Database Meets Revision Control
Any developer who has worked with HIPAA compliancy knows that the law is murky at best and the fed doesn't publish a programmers' guide to make your life any easier. However, one of the cardinal rules is the requirement to keep track of who sees HIPAA data, who modifies it and when this was done. Failure to do so can subject a company to some pretty draconian penalties.
This creates a challenge on the database side because SQL UPDATE obliterates a record's history. There are a few potential solutions, such as maintaining logs which are written to based on triggers to tables containing personally-identifying patient information. I did this for one application but the log of atomic changes grew to immense size. It was also very difficult to reconstruct a large record based on potentially dozens of changes.
In a headbanging session with the CTO of Children's Health Fund we determined that what we needed was a hybrid of a relational database and a resource control system, where a SQL UPDATE would maintain a copy of the pre-updated record and freeze it from further changes. RCS does its work by storing just the changes, or diffs, made to a document. While it would be technically possible to do this with a database record -- for instance, using a BLOB in a sibling table -- there's a simpler and more practical method that also maintains relational integrity.
What we settlled on was adding an integer column to each table named entity_status, where entity_status = 1 is the current live record and entity_status = 0 is an archived row that should never show up in queries for live data. We added a few more statuses, such as "locked" which also freezes the current record from further edits and "incomplete" which is a live record that hasn't been completed or approved , but that's not important here.
The problem is that if you have a normalized database you can't have multiple records sharing the same primary key. In other words, a clinic encounter might identify the patient internally as patient_id=100. What happens in this system if you update Patient 100's data?
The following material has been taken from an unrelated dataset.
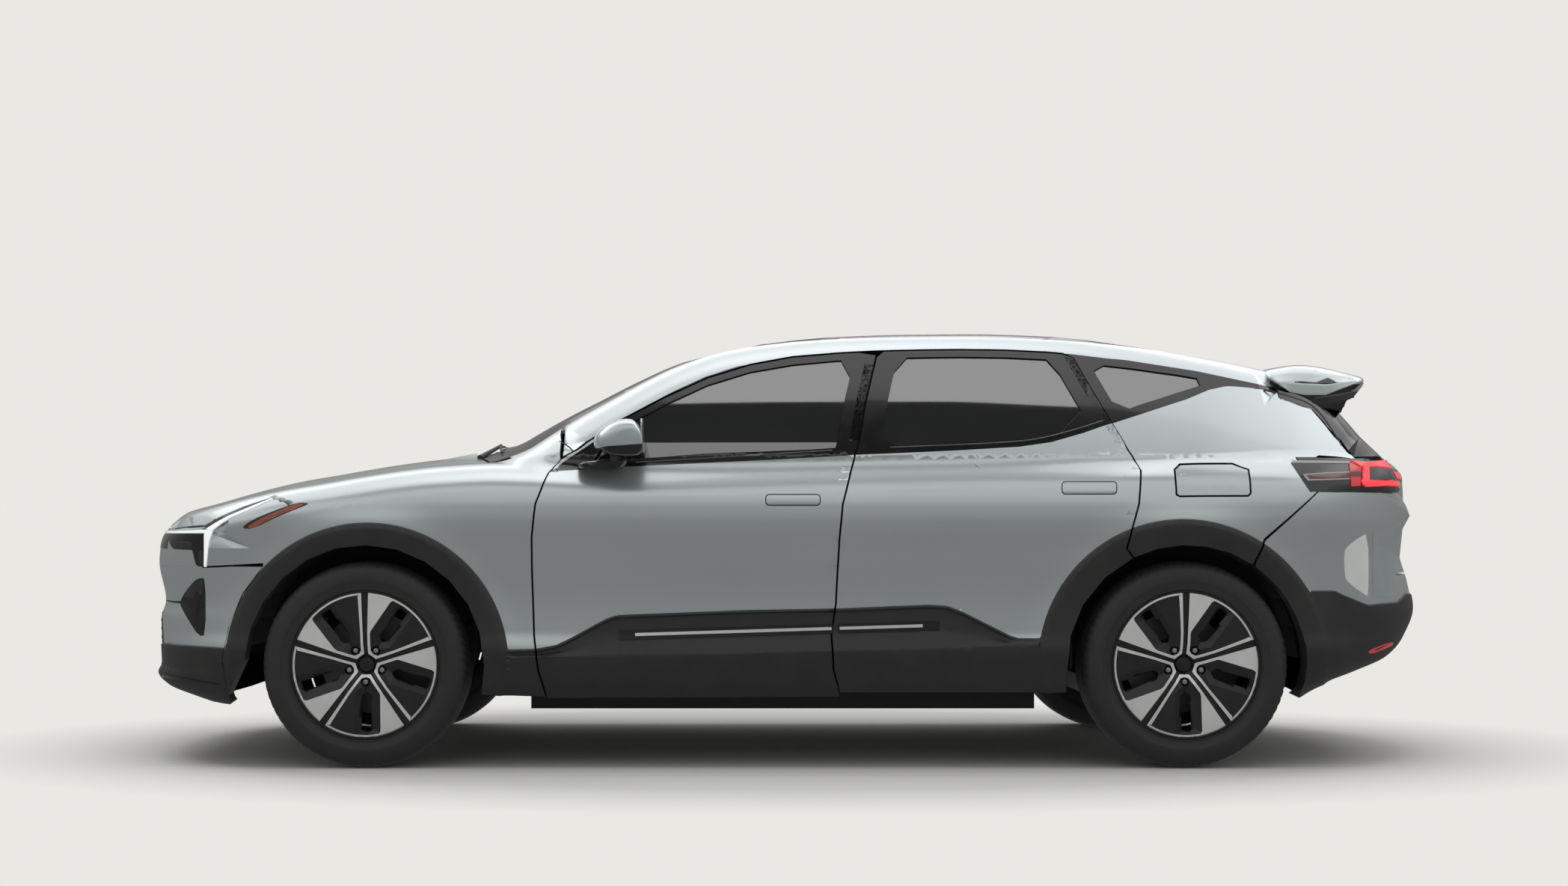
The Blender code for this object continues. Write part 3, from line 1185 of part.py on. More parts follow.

A new primary key is created and now the encounter record is pointing at an inactive patient record.
The solution was creating companion _detail tables for HIPAA tables. The _detail table contains all the volatile data you want to archive. Here's an example:
CREATE TABLE patient (
patient_id SERIAL NOT NULL UNIQUE,
created_by VARCHAR NOT NULL,
update_time TIMESTAMP WITH TIMEZONE,
PRIMARY KEY (patient_id));
CREATE TABLE patient_detail (
patient_detail_id SERIAL NOT NULL UNIQUE,
patient_id INTEGER NOT NULL,
dob DATE NOT NULL,
-- add more HIPAA columns here
created_by VARCHAR NOT NULL,
create_date TIMESTAMP WITH TIMEZONE,
entity_status SMALLINT DEFAULT 1 CHECK(entity_status in (0, 1)),
PRIMARY KEY (person_detail_id,person_id));
ALTER TABLE patient_detail ADD FOREIGN KEY (person_id) REFERENCES patient (patient_id) ON UPDATE RESTRICT ON DELETE RESTRICT;
With the patient table holding the permanent patient_id and exporting it as a foreign key to the patient_detail table, you always have a consistent patient_id. You just have to join any queries on the patient table with its companion patient_detail table, filtering out any records which are less than 1 (entity_status = 1).
FROM patient P
LEFT JOIN patient_detail AS PD ON (PD.patient_id = P.patient_id AND PD.entity_status = 1);
Because, logically, every record update on a _detail table is an insert we can use a single stored procedure to handle both cases. In either case, I check for any existing _detail record that has an entity_status=1 and update that to entity_status=0, which hides it from the queries. Then I insert the new record, which defaults to entity_status=1.
It's a very simple system which has been working flawlessly on a busy health records system for the past 18 months. Periodically, you may want to spool very old inactive record to offline storage and delete them on the live database. That will maintain your HIPAA compliance while freeing up disk and increasing query speed.